Below this line is the material. Write out only its lines from the one containing "Turn this picture" through the one containing "at the flanks.", both kept, exactly.

[Entries with model source code]
★ ★ ★ ★

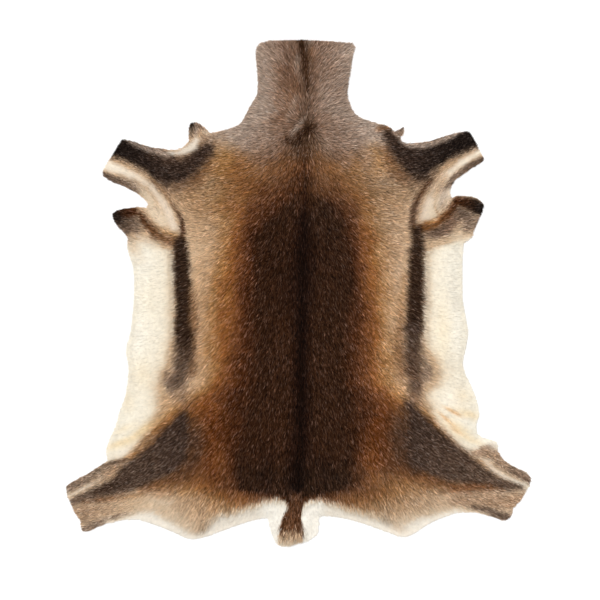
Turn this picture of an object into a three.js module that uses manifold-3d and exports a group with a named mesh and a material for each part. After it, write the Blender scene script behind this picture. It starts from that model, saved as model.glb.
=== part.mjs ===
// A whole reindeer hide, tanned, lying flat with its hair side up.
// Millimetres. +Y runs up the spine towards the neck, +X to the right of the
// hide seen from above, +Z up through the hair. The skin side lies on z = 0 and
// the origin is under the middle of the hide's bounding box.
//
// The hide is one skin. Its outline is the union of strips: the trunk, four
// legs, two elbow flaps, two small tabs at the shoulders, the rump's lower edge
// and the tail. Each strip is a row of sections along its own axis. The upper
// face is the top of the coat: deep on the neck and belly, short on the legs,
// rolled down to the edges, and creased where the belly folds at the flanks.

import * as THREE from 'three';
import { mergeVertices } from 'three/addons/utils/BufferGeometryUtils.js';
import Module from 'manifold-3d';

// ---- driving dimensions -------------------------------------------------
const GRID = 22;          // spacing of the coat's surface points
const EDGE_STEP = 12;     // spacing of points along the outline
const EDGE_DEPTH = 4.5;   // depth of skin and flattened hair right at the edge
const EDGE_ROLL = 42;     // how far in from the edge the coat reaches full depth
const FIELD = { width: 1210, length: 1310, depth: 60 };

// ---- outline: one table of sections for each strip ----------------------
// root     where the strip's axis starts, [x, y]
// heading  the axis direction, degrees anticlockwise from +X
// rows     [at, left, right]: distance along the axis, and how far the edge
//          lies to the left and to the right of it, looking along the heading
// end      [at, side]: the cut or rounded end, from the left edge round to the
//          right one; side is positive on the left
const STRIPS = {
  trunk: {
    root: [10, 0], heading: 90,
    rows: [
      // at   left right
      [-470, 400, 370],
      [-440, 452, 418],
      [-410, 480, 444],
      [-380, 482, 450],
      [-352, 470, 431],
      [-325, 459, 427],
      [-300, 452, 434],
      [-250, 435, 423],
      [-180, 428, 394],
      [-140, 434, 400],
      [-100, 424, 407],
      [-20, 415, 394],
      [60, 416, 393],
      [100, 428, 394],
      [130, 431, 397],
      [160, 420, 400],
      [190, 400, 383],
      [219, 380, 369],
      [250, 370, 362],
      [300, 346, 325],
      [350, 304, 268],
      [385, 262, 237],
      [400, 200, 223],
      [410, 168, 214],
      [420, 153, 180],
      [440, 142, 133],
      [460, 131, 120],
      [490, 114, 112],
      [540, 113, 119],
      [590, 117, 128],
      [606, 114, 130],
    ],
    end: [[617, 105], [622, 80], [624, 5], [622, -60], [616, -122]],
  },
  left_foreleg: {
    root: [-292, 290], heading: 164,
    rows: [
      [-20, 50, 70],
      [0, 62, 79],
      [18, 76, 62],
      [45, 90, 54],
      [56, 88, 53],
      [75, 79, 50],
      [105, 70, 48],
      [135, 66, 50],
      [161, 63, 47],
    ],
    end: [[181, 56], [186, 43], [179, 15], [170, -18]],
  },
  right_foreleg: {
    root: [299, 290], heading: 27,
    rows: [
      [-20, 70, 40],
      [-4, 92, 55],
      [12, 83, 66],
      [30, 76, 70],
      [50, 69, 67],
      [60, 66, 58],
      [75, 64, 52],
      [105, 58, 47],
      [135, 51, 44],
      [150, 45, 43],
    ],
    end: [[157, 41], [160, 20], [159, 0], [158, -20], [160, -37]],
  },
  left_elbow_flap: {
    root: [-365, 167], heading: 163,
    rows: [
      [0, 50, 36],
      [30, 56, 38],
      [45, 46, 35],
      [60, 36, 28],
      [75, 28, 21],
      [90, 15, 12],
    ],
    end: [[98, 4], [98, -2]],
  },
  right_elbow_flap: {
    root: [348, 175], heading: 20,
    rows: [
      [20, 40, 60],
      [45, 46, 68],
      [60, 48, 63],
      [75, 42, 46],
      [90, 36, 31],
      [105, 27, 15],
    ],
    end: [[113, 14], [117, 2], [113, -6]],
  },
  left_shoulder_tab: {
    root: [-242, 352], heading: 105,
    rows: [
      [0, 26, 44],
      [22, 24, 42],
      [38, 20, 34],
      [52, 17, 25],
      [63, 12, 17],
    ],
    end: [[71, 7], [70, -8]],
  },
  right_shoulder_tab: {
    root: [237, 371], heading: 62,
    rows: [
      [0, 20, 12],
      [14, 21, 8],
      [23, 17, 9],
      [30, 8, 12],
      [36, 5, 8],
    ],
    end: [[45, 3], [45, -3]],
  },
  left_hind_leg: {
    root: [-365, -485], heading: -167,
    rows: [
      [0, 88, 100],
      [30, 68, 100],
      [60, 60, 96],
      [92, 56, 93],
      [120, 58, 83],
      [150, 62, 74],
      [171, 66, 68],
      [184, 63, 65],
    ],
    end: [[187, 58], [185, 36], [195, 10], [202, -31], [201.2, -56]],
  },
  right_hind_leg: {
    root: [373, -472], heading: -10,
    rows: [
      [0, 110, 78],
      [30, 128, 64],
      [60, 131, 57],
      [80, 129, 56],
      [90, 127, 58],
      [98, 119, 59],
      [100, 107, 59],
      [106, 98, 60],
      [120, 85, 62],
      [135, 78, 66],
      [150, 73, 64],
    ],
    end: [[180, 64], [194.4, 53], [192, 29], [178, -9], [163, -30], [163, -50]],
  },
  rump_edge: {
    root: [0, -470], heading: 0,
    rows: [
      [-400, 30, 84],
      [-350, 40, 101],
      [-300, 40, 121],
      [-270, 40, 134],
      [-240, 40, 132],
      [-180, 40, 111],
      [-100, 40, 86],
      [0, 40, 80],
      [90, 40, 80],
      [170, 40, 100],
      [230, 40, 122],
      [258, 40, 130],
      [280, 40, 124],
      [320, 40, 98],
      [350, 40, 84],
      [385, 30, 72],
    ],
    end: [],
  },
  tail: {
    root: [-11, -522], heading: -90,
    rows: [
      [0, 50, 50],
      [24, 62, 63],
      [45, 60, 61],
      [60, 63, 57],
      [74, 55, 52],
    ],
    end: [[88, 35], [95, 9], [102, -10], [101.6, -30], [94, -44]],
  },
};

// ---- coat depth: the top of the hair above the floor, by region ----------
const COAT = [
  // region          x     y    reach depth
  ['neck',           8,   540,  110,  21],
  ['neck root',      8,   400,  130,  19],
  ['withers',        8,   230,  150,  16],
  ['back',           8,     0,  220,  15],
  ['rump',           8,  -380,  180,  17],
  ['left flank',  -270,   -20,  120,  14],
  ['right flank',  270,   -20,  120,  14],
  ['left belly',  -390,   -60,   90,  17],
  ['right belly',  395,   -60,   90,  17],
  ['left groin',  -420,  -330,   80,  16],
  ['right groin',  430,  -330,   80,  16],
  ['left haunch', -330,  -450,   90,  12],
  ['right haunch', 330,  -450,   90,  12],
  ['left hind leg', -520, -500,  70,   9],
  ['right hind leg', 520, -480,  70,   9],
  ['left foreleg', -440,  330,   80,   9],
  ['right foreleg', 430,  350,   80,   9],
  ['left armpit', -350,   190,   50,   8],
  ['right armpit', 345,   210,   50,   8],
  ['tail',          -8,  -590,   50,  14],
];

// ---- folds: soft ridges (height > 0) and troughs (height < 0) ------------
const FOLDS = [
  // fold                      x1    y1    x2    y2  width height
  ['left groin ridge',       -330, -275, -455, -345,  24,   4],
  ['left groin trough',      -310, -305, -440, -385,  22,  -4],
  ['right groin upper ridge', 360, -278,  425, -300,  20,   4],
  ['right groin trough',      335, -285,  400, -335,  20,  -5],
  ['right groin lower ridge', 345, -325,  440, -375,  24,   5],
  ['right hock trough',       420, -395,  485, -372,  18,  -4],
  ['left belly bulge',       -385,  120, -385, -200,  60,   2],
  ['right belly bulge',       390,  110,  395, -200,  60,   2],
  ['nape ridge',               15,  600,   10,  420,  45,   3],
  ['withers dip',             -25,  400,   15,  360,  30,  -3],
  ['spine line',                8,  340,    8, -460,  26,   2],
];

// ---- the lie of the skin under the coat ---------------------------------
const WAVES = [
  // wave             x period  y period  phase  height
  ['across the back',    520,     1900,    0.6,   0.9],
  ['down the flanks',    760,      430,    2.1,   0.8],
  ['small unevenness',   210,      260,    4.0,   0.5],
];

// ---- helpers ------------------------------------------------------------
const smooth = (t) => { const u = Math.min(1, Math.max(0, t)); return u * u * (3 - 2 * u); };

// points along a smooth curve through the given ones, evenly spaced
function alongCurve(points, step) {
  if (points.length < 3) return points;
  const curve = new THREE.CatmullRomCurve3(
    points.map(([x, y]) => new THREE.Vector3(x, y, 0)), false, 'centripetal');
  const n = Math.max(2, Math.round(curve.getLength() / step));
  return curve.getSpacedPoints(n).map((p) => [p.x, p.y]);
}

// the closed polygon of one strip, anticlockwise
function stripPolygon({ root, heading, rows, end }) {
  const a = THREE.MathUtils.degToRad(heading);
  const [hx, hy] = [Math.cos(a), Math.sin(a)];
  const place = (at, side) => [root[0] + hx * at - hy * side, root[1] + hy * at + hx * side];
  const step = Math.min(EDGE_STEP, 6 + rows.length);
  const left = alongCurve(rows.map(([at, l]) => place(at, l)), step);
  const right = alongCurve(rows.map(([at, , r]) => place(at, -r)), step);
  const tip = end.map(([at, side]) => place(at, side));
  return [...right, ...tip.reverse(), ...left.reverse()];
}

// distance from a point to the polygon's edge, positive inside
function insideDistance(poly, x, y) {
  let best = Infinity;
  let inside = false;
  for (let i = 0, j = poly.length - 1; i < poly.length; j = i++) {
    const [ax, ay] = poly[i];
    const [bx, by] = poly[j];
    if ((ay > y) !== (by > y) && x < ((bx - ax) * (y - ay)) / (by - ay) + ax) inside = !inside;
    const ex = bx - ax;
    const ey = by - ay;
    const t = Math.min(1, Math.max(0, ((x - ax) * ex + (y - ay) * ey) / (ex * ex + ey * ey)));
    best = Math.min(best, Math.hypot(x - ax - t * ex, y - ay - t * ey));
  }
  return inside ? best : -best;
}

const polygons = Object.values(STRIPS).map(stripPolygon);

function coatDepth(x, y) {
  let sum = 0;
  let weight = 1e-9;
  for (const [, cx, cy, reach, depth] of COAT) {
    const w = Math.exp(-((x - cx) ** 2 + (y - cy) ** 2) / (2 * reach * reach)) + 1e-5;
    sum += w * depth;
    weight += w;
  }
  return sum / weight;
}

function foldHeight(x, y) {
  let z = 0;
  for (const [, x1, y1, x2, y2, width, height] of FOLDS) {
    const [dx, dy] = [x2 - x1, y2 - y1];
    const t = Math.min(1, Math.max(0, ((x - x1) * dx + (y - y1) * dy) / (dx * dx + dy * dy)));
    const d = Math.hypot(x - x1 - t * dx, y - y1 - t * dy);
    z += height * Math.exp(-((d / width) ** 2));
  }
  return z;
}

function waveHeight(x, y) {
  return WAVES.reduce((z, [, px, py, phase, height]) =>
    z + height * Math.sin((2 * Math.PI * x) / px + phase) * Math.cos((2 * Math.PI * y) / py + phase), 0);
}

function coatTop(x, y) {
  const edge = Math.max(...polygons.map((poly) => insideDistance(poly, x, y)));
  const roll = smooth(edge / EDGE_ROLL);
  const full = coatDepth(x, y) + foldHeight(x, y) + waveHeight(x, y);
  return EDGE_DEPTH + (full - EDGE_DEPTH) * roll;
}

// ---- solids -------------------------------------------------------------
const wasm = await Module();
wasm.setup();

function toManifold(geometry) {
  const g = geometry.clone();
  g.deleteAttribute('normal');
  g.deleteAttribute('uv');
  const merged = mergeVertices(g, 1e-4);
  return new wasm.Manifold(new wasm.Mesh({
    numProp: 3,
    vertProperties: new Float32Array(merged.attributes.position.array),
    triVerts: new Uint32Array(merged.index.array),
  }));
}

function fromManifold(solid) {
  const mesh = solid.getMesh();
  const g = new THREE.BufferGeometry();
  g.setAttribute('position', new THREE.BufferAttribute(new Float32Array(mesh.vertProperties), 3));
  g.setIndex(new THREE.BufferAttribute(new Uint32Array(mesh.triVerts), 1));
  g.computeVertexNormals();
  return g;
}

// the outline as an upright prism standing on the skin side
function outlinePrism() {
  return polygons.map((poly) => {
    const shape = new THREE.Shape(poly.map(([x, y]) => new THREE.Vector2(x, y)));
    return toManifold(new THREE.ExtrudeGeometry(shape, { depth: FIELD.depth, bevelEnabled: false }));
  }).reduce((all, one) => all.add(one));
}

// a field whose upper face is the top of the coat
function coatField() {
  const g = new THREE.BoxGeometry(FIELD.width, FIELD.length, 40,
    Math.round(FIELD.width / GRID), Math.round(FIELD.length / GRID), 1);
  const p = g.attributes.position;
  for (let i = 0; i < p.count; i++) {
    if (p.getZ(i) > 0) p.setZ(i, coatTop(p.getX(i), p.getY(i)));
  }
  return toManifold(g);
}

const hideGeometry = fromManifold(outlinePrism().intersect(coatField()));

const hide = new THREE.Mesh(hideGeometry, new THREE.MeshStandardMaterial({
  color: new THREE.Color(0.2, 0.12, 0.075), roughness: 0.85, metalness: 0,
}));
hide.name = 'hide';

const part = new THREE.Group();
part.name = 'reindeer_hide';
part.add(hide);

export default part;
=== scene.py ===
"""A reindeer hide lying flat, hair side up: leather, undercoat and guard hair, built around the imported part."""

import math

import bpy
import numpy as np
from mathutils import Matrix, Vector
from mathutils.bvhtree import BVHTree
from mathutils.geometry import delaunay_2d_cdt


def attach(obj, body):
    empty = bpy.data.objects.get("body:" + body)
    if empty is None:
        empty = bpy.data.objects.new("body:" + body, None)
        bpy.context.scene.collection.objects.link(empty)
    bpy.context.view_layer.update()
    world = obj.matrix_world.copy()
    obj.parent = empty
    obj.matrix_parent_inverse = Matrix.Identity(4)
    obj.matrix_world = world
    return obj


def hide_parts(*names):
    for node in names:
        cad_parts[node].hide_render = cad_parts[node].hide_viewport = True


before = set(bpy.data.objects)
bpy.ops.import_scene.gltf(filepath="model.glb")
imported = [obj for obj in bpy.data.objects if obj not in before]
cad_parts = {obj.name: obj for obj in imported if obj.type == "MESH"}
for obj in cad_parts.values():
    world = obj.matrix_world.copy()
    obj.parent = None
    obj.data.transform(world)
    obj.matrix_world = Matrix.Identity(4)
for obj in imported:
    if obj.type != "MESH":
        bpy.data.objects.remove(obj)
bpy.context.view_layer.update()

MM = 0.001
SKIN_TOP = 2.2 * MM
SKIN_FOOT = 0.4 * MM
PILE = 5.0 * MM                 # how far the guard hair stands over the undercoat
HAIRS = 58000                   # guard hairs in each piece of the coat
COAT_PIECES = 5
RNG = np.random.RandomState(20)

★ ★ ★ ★

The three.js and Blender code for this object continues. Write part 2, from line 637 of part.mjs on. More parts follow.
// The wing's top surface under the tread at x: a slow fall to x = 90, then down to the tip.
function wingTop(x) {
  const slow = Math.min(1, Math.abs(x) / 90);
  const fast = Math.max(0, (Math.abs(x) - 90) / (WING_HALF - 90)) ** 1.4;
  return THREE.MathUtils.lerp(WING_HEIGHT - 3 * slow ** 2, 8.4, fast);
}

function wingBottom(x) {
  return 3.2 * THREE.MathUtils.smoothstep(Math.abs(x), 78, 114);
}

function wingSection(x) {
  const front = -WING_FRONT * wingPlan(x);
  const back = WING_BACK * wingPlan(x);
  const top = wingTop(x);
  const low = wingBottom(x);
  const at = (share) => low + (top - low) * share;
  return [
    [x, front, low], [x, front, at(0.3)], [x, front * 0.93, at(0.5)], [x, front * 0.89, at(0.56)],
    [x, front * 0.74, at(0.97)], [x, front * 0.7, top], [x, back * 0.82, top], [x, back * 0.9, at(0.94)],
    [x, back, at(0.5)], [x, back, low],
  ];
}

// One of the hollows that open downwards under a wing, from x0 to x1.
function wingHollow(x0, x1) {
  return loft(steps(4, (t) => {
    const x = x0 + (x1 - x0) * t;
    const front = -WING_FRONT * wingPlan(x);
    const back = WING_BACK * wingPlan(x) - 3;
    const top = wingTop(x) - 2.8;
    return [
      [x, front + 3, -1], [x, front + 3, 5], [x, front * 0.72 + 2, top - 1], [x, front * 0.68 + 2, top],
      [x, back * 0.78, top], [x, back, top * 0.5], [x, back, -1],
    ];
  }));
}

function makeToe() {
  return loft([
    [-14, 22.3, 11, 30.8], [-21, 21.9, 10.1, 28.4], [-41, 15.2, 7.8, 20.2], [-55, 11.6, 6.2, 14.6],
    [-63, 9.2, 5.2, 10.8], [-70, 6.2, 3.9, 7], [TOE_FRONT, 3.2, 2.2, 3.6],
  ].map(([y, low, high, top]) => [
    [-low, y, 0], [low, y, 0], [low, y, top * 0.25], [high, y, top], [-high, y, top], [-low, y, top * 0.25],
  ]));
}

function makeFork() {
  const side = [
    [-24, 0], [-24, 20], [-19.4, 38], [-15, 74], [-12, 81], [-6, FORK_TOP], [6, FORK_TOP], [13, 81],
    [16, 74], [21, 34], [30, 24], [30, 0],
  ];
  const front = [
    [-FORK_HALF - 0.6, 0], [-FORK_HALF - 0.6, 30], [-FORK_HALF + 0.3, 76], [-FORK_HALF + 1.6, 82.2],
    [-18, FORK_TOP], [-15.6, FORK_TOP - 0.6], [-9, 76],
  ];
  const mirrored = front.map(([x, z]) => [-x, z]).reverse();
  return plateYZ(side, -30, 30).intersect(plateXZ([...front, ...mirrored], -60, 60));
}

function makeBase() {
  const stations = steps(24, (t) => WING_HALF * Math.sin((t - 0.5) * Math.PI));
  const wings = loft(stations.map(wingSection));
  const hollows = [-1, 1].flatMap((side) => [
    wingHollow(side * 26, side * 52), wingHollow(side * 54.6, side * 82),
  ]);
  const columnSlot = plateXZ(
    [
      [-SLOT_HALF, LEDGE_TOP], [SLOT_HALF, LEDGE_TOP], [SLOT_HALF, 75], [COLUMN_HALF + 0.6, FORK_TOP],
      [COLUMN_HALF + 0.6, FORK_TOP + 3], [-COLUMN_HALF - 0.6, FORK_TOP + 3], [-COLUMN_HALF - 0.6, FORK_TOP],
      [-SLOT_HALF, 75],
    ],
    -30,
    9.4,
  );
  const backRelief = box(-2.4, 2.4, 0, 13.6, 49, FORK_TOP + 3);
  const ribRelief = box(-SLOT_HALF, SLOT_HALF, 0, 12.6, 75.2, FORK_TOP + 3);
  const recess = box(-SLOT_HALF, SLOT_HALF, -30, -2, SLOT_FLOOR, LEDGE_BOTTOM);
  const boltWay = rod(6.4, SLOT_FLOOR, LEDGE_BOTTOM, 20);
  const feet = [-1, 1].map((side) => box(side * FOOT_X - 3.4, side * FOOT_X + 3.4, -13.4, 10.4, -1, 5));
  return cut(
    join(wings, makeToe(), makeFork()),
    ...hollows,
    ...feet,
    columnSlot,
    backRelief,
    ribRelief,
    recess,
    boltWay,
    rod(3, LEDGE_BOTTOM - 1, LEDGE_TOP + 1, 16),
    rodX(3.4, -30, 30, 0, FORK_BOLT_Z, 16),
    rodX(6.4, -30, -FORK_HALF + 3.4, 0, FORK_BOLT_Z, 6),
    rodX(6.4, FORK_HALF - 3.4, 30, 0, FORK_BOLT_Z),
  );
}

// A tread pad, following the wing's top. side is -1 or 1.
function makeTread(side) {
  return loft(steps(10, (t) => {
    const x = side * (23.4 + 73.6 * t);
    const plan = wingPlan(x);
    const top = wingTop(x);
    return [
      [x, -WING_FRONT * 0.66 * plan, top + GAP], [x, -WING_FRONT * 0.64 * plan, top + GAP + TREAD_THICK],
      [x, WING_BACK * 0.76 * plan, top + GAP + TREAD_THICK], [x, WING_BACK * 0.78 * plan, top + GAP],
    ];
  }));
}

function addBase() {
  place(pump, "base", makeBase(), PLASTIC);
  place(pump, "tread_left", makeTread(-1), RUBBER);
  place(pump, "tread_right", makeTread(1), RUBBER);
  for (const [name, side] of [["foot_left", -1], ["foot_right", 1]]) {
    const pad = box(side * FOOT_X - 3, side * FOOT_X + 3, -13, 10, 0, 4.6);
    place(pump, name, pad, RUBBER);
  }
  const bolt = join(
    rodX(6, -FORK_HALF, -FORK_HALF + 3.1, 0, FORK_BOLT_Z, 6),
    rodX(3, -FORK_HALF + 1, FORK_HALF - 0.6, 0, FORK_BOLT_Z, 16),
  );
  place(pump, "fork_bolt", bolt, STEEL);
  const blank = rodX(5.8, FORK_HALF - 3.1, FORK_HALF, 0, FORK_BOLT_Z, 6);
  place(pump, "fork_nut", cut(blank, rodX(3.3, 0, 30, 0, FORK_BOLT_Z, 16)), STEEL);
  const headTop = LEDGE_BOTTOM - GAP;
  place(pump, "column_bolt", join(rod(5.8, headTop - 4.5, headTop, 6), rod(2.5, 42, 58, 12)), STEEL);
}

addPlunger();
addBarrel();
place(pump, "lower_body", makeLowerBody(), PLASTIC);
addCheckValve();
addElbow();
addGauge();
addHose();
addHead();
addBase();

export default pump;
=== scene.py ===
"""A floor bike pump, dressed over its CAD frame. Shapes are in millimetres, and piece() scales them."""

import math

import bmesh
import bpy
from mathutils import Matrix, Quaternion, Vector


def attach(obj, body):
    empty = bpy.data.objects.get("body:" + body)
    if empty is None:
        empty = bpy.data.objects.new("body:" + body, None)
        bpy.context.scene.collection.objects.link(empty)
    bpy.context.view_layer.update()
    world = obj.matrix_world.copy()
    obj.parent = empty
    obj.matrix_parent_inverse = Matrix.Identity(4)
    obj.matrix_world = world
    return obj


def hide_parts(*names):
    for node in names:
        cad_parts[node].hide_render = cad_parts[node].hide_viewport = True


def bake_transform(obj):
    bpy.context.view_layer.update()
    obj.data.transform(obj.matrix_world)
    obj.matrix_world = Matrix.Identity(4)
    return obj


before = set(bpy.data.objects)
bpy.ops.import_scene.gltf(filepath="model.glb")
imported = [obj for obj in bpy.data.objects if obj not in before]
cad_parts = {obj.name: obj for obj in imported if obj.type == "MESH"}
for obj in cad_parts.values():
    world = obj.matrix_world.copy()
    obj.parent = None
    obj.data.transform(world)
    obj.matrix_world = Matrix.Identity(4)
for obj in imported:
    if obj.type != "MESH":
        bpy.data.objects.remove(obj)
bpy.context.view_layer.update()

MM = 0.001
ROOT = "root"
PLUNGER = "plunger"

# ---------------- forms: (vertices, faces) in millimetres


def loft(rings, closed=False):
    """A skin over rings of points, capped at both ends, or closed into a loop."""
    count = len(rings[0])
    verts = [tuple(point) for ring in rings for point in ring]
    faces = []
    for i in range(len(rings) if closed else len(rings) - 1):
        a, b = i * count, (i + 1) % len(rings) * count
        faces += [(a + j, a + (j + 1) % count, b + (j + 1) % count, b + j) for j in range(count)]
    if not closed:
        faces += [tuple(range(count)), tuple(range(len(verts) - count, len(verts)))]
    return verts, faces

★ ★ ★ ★

Written solution
Turn this picture of an object into a three.js module that uses manifold-3d and exports a group with a named mesh and a material for each part. After it, write the Blender scene script behind this picture. It starts from that model, saved as model.glb.
=== part.mjs ===
// A whole reindeer hide, tanned, lying flat with its hair side up.
// Millimetres. +Y runs up the spine towards the neck, +X to the right of the
// hide seen from above, +Z up through the hair. The skin side lies on z = 0 and
// the origin is under the middle of the hide's bounding box.
//
// The hide is one skin. Its outline is the union of strips: the trunk, four
// legs, two elbow flaps, two small tabs at the shoulders, the rump's lower edge
// and the tail. Each strip is a row of sections along its own axis. The upper
// face is the top of the coat: deep on the neck and belly, short on the legs,
// rolled down to the edges, and creased where the belly folds at the flanks.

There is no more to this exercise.